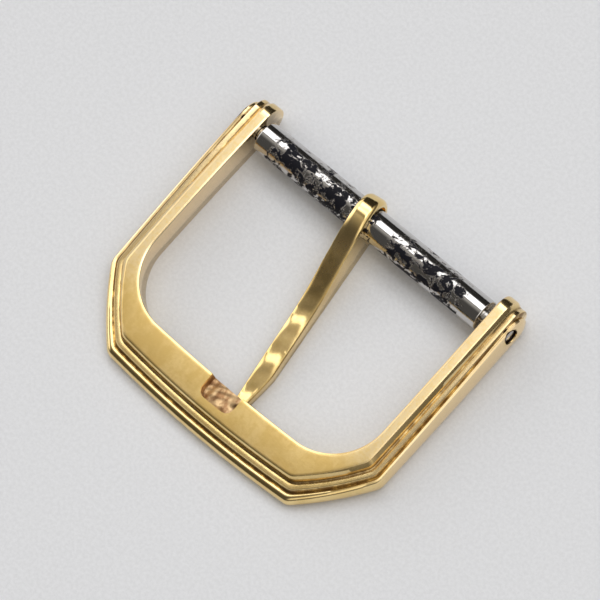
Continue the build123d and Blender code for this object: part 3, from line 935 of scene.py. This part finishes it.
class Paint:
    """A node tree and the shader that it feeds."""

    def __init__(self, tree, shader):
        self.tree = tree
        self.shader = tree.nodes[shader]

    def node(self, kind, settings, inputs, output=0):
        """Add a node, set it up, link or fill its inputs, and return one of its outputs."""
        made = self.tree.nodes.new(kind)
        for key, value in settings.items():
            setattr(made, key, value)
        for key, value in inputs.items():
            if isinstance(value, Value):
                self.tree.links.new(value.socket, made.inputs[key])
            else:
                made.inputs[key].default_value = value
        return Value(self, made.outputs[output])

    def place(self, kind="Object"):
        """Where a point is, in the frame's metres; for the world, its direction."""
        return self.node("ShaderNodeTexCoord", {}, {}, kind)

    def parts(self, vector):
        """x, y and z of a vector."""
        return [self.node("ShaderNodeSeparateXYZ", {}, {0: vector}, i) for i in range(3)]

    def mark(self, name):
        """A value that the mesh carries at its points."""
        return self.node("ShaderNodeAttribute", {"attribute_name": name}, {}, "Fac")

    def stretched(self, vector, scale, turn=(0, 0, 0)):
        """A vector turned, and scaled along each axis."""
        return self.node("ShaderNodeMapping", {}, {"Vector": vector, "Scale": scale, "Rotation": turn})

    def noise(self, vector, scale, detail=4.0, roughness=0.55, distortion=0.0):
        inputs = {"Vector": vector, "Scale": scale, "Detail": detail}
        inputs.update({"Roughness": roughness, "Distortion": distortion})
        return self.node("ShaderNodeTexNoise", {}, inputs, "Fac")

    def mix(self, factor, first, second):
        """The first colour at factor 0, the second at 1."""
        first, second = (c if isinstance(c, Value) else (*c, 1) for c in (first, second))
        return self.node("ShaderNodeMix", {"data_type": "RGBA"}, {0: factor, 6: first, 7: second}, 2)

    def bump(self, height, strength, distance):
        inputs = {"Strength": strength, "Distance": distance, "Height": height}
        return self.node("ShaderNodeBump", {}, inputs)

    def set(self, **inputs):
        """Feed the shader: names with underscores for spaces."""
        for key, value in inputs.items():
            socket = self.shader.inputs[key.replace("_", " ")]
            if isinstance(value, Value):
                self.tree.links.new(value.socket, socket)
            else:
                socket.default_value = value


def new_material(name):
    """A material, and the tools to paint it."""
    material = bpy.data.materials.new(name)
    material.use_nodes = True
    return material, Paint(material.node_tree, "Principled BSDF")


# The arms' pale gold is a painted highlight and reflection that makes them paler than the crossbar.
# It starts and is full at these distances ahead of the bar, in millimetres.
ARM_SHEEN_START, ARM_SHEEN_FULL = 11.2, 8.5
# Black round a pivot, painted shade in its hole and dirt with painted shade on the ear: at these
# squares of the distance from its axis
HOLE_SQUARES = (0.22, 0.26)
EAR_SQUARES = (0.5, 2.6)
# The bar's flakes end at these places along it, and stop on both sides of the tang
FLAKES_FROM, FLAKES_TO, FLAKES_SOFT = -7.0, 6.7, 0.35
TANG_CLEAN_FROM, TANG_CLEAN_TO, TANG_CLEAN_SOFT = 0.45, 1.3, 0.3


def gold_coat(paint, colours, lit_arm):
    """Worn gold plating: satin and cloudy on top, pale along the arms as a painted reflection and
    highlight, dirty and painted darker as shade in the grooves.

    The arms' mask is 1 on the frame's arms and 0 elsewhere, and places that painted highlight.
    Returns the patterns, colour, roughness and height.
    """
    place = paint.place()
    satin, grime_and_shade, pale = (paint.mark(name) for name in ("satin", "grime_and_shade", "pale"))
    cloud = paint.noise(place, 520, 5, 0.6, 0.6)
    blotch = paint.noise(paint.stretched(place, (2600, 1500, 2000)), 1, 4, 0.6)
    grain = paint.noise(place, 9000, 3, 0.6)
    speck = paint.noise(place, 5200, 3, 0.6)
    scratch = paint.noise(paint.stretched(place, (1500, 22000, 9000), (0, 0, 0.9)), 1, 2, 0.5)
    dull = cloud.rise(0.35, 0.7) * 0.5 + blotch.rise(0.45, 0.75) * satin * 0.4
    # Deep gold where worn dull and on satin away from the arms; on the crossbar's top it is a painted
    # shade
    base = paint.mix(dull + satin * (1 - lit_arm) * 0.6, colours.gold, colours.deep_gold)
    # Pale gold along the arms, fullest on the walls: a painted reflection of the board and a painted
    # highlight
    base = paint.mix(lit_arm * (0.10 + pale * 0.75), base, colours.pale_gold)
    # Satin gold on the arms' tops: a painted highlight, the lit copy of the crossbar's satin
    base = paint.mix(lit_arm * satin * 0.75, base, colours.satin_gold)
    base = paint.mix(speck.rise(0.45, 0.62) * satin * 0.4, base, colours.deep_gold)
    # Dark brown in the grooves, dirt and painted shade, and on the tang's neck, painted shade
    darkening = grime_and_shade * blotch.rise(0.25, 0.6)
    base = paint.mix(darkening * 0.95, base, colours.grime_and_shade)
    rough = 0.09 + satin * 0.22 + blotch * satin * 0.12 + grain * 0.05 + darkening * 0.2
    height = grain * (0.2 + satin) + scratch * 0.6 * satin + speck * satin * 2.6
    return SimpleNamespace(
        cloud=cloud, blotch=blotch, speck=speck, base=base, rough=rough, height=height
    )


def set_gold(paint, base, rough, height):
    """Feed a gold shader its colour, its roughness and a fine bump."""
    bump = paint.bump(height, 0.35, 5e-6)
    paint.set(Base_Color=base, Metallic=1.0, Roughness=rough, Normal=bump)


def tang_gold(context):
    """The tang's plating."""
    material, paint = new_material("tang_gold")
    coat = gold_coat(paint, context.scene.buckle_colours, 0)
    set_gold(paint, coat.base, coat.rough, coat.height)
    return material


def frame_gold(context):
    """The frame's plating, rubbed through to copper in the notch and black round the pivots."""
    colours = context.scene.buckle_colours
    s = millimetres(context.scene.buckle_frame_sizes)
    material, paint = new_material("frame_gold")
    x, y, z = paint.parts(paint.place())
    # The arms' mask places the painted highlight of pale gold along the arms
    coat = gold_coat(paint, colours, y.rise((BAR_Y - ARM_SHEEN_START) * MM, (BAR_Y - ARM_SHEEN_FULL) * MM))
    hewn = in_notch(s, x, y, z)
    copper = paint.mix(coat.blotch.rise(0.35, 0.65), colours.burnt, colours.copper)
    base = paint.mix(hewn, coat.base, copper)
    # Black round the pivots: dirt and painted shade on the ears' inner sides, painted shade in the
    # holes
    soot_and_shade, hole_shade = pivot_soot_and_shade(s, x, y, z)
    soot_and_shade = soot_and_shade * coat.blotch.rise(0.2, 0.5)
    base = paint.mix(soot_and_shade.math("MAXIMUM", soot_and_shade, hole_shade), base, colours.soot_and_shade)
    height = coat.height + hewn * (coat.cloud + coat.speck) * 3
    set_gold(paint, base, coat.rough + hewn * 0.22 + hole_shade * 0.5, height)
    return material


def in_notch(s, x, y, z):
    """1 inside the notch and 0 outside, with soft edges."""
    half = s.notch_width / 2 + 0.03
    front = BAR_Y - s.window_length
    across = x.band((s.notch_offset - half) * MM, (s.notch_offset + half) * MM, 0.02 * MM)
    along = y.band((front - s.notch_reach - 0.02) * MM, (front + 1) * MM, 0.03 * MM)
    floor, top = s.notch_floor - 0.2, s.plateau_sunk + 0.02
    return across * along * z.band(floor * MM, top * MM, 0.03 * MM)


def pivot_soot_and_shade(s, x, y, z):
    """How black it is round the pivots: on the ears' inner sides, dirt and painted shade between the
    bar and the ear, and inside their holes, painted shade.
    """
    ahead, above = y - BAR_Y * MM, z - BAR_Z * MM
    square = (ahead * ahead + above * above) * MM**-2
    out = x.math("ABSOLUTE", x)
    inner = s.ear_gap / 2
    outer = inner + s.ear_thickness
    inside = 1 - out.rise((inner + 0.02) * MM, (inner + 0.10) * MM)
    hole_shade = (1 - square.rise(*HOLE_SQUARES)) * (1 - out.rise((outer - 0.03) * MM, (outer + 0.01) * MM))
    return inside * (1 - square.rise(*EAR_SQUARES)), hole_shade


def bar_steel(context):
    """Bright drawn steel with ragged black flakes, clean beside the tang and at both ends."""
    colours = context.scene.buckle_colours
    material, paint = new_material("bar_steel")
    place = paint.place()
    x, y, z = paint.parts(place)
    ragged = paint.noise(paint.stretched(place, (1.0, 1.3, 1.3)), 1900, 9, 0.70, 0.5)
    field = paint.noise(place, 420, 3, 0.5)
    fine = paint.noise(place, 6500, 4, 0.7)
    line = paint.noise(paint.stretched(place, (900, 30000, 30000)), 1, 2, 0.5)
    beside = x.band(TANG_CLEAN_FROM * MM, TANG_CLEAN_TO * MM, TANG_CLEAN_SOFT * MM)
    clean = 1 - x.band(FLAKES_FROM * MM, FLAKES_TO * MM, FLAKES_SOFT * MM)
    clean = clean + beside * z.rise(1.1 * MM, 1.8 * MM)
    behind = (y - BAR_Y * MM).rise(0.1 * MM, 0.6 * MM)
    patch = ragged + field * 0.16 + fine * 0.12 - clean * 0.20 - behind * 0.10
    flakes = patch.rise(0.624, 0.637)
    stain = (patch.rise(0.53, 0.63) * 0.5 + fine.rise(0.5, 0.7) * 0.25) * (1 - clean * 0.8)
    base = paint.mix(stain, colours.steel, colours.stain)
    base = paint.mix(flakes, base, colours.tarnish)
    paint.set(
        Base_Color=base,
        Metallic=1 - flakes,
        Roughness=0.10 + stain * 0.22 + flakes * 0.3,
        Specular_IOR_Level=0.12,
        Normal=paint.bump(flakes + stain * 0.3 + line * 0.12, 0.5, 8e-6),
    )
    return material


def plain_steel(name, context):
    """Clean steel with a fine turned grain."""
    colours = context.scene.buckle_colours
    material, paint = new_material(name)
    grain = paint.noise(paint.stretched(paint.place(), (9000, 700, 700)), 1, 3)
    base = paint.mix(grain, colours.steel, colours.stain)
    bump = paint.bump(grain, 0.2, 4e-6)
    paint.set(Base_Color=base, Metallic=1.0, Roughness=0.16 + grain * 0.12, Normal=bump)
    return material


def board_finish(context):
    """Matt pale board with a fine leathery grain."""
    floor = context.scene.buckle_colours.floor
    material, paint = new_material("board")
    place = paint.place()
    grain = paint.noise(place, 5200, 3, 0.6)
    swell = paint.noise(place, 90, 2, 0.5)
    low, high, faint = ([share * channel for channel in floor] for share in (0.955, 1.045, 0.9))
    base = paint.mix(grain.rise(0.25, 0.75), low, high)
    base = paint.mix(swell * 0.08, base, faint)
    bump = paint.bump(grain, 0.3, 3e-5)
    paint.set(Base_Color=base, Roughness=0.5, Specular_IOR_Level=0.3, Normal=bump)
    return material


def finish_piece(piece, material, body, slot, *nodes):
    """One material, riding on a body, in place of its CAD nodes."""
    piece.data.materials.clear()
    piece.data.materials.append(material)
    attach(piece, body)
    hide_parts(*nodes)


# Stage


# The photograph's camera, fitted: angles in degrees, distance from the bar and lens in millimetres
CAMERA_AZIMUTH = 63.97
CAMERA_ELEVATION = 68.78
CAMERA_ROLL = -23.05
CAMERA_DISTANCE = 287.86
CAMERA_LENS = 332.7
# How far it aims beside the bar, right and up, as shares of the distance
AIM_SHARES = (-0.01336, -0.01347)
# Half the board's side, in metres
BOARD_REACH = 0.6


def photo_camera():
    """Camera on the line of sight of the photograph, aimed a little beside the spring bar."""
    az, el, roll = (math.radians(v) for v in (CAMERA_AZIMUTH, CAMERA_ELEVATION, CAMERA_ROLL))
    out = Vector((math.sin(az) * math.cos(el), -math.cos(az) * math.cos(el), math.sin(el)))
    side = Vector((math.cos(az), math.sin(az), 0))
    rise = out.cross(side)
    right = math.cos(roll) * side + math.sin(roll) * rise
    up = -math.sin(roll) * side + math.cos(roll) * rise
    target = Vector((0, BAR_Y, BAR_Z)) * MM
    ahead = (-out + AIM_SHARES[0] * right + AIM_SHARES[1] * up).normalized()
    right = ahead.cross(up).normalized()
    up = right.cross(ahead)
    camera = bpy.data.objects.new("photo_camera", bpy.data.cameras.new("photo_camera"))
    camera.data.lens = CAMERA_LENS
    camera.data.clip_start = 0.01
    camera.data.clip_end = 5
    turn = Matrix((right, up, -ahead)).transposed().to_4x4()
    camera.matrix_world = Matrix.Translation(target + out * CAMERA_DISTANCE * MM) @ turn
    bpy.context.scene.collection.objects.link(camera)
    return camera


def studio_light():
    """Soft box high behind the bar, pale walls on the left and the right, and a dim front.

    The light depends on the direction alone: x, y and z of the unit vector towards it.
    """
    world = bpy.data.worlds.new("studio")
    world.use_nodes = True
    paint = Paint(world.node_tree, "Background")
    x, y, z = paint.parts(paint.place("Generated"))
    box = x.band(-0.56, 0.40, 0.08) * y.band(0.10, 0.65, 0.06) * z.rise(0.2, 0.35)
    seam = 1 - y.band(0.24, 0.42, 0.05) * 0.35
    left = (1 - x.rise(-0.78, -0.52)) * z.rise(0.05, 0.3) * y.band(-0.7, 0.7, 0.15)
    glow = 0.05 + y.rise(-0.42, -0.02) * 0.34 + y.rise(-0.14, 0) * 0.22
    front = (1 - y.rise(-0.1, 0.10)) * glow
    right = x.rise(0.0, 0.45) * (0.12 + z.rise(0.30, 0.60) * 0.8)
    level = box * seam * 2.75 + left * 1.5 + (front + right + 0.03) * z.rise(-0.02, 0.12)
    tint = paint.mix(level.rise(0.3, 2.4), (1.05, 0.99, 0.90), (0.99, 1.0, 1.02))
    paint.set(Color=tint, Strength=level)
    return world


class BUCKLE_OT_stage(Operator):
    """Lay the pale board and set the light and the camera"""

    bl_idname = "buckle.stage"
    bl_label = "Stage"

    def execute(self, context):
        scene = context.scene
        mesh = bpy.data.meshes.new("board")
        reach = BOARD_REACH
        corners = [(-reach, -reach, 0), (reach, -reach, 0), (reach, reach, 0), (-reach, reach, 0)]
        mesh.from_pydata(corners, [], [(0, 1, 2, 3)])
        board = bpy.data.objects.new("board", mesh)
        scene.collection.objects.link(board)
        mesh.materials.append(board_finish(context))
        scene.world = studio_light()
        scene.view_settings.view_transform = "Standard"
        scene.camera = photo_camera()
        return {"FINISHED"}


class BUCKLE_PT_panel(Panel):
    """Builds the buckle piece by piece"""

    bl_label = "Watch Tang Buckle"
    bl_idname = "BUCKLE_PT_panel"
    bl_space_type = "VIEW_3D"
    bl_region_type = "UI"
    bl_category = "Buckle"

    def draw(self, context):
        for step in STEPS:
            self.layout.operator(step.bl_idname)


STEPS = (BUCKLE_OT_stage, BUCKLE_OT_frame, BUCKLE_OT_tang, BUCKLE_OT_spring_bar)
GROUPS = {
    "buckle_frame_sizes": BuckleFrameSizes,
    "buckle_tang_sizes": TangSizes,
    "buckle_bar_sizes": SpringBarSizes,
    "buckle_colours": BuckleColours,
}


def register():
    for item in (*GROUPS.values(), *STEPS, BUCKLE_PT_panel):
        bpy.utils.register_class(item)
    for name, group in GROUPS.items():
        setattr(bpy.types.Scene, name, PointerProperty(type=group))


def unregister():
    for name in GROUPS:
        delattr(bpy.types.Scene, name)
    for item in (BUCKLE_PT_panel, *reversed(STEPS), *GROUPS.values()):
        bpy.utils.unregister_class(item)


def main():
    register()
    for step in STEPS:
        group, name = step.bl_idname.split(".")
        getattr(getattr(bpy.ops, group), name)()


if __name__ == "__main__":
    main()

_Stated task_
Starting at the first line of the material above, reproduce each line exactly up to and including the line with "return Value(self, made.outputs[output])".

_The completed task_
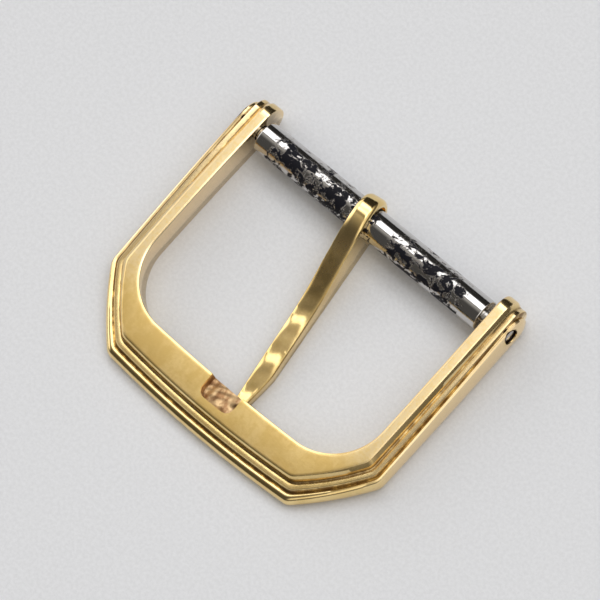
Continue the build123d and Blender code for this object: part 3, from line 935 of scene.py. This part finishes it.
class Paint:
    """A node tree and the shader that it feeds."""

    def __init__(self, tree, shader):
        self.tree = tree
        self.shader = tree.nodes[shader]

    def node(self, kind, settings, inputs, output=0):
        """Add a node, set it up, link or fill its inputs, and return one of its outputs."""
        made = self.tree.nodes.new(kind)
        for key, value in settings.items():
            setattr(made, key, value)
        for key, value in inputs.items():
            if isinstance(value, Value):
                self.tree.links.new(value.socket, made.inputs[key])
            else:
                made.inputs[key].default_value = value
        return Value(self, made.outputs[output])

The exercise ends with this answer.